▼

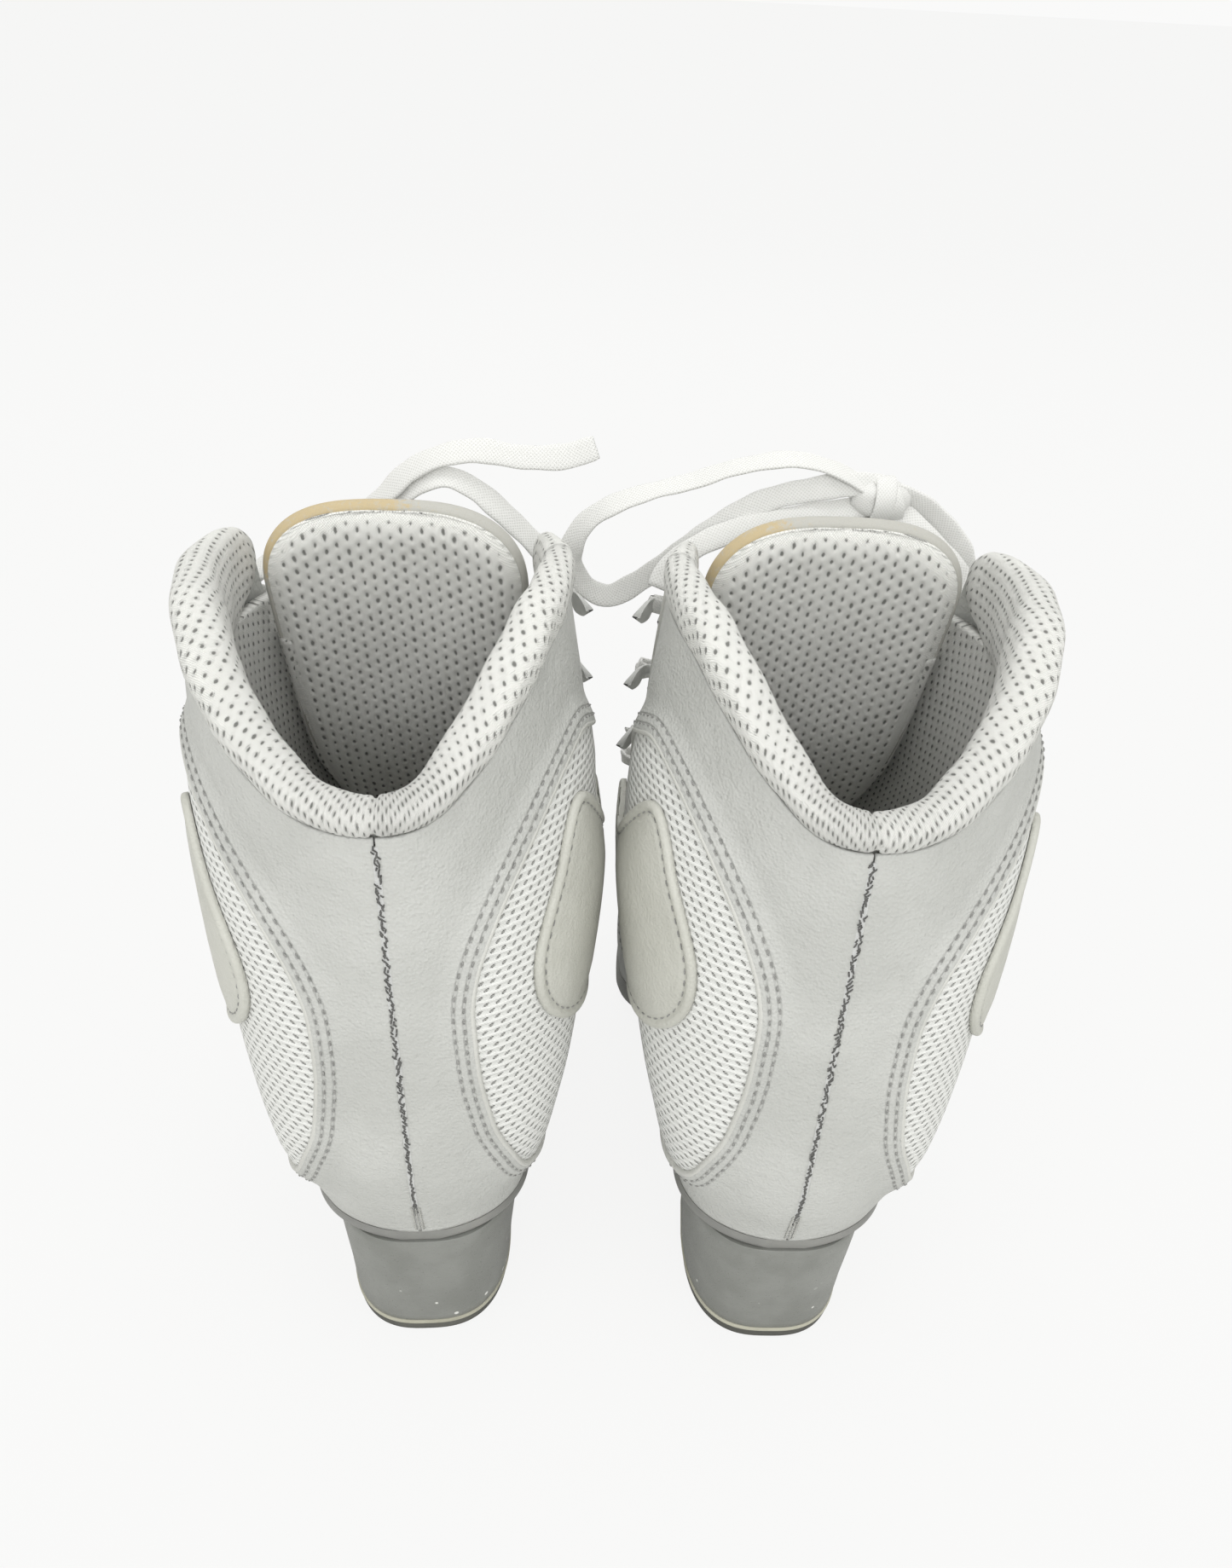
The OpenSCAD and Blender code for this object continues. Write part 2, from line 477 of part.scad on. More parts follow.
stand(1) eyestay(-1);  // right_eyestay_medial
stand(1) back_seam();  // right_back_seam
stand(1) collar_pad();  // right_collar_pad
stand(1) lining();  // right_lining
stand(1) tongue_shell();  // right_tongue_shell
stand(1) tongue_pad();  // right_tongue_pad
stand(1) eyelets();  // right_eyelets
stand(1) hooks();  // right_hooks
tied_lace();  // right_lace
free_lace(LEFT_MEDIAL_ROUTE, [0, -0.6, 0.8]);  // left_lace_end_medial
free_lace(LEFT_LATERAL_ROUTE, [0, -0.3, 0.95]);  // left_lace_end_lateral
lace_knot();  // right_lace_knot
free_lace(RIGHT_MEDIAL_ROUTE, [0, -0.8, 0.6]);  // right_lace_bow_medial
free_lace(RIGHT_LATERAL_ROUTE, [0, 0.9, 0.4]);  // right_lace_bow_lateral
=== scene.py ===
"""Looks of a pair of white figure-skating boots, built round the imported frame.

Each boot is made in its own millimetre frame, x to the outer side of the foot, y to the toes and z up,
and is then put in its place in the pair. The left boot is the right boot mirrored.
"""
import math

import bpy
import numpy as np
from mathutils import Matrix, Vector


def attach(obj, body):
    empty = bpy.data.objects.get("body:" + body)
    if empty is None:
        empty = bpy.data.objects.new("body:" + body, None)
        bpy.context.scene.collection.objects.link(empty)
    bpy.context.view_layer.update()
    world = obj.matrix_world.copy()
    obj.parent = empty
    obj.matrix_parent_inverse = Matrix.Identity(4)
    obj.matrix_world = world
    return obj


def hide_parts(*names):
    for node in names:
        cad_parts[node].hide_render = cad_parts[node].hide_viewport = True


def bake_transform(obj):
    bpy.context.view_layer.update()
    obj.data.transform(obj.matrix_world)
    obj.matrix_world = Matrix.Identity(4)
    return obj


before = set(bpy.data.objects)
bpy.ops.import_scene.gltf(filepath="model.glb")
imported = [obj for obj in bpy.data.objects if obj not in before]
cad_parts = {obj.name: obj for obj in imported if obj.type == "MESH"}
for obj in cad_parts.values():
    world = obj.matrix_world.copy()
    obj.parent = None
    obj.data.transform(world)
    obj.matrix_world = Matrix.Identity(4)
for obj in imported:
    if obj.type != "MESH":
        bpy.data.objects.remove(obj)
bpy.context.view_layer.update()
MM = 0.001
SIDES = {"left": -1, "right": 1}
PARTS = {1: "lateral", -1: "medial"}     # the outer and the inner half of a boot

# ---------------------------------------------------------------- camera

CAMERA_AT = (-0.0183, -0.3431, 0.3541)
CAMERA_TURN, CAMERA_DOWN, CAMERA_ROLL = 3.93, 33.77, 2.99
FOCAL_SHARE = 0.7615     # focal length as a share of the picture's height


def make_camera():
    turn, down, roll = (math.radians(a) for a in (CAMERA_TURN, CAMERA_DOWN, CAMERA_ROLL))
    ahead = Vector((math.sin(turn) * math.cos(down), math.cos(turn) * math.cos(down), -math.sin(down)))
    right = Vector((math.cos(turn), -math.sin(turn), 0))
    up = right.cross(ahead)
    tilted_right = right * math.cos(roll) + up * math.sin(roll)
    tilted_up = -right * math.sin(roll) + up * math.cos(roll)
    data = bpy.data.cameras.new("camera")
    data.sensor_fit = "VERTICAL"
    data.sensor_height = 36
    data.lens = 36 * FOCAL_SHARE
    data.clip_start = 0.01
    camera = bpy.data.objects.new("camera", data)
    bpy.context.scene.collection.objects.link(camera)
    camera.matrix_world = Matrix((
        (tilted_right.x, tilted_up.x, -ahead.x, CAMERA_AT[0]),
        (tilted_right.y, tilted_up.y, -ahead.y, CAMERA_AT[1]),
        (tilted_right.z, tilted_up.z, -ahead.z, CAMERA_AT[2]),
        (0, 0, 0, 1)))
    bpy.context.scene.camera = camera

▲

WHAT NEEDS TO BE DONE:
Repeat the data verbatim.

THE SOLUTION:
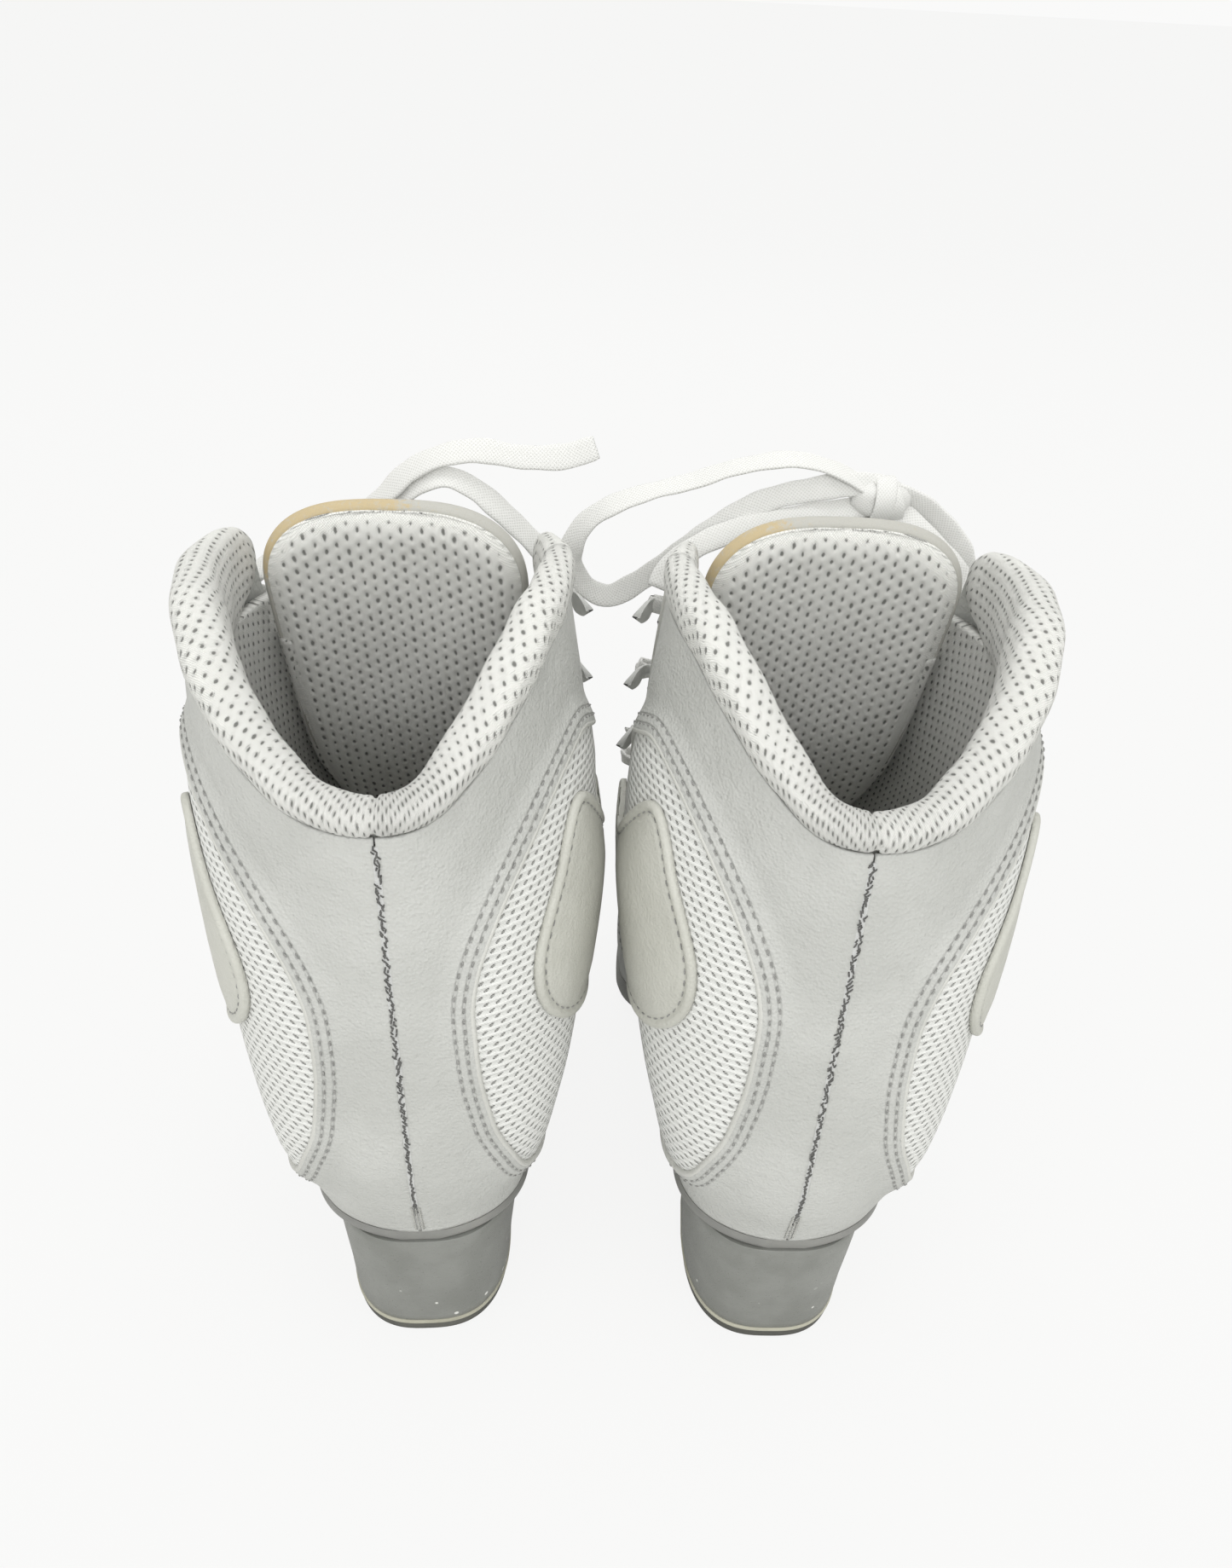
The OpenSCAD and Blender code for this object continues. Write part 2, from line 477 of part.scad on. More parts follow.
stand(1) eyestay(-1);  // right_eyestay_medial
stand(1) back_seam();  // right_back_seam
stand(1) collar_pad();  // right_collar_pad
stand(1) lining();  // right_lining
stand(1) tongue_shell();  // right_tongue_shell
stand(1) tongue_pad();  // right_tongue_pad
stand(1) eyelets();  // right_eyelets
stand(1) hooks();  // right_hooks
tied_lace();  // right_lace
free_lace(LEFT_MEDIAL_ROUTE, [0, -0.6, 0.8]);  // left_lace_end_medial
free_lace(LEFT_LATERAL_ROUTE, [0, -0.3, 0.95]);  // left_lace_end_lateral
lace_knot();  // right_lace_knot
free_lace(RIGHT_MEDIAL_ROUTE, [0, -0.8, 0.6]);  // right_lace_bow_medial
free_lace(RIGHT_LATERAL_ROUTE, [0, 0.9, 0.4]);  // right_lace_bow_lateral
=== scene.py ===
"""Looks of a pair of white figure-skating boots, built round the imported frame.

Each boot is made in its own millimetre frame, x to the outer side of the foot, y to the toes and z up,
and is then put in its place in the pair. The left boot is the right boot mirrored.
"""
import math

import bpy
import numpy as np
from mathutils import Matrix, Vector


def attach(obj, body):
    empty = bpy.data.objects.get("body:" + body)
    if empty is None:
        empty = bpy.data.objects.new("body:" + body, None)
        bpy.context.scene.collection.objects.link(empty)
    bpy.context.view_layer.update()
    world = obj.matrix_world.copy()
    obj.parent = empty
    obj.matrix_parent_inverse = Matrix.Identity(4)
    obj.matrix_world = world
    return obj


def hide_parts(*names):
    for node in names:
        cad_parts[node].hide_render = cad_parts[node].hide_viewport = True


def bake_transform(obj):
    bpy.context.view_layer.update()
    obj.data.transform(obj.matrix_world)
    obj.matrix_world = Matrix.Identity(4)
    return obj


before = set(bpy.data.objects)
bpy.ops.import_scene.gltf(filepath="model.glb")
imported = [obj for obj in bpy.data.objects if obj not in before]
cad_parts = {obj.name: obj for obj in imported if obj.type == "MESH"}
for obj in cad_parts.values():
    world = obj.matrix_world.copy()
    obj.parent = None
    obj.data.transform(world)
    obj.matrix_world = Matrix.Identity(4)
for obj in imported:
    if obj.type != "MESH":
        bpy.data.objects.remove(obj)
bpy.context.view_layer.update()
MM = 0.001
SIDES = {"left": -1, "right": 1}
PARTS = {1: "lateral", -1: "medial"}     # the outer and the inner half of a boot

# ---------------------------------------------------------------- camera

CAMERA_AT = (-0.0183, -0.3431, 0.3541)
CAMERA_TURN, CAMERA_DOWN, CAMERA_ROLL = 3.93, 33.77, 2.99
FOCAL_SHARE = 0.7615     # focal length as a share of the picture's height


def make_camera():
    turn, down, roll = (math.radians(a) for a in (CAMERA_TURN, CAMERA_DOWN, CAMERA_ROLL))
    ahead = Vector((math.sin(turn) * math.cos(down), math.cos(turn) * math.cos(down), -math.sin(down)))
    right = Vector((math.cos(turn), -math.sin(turn), 0))
    up = right.cross(ahead)
    tilted_right = right * math.cos(roll) + up * math.sin(roll)
    tilted_up = -right * math.sin(roll) + up * math.cos(roll)
    data = bpy.data.cameras.new("camera")
    data.sensor_fit = "VERTICAL"
    data.sensor_height = 36
    data.lens = 36 * FOCAL_SHARE
    data.clip_start = 0.01
    camera = bpy.data.objects.new("camera", data)
    bpy.context.scene.collection.objects.link(camera)
    camera.matrix_world = Matrix((
        (tilted_right.x, tilted_up.x, -ahead.x, CAMERA_AT[0]),
        (tilted_right.y, tilted_up.y, -ahead.y, CAMERA_AT[1]),
        (tilted_right.z, tilted_up.z, -ahead.z, CAMERA_AT[2]),
        (0, 0, 0, 1)))
    bpy.context.scene.camera = camera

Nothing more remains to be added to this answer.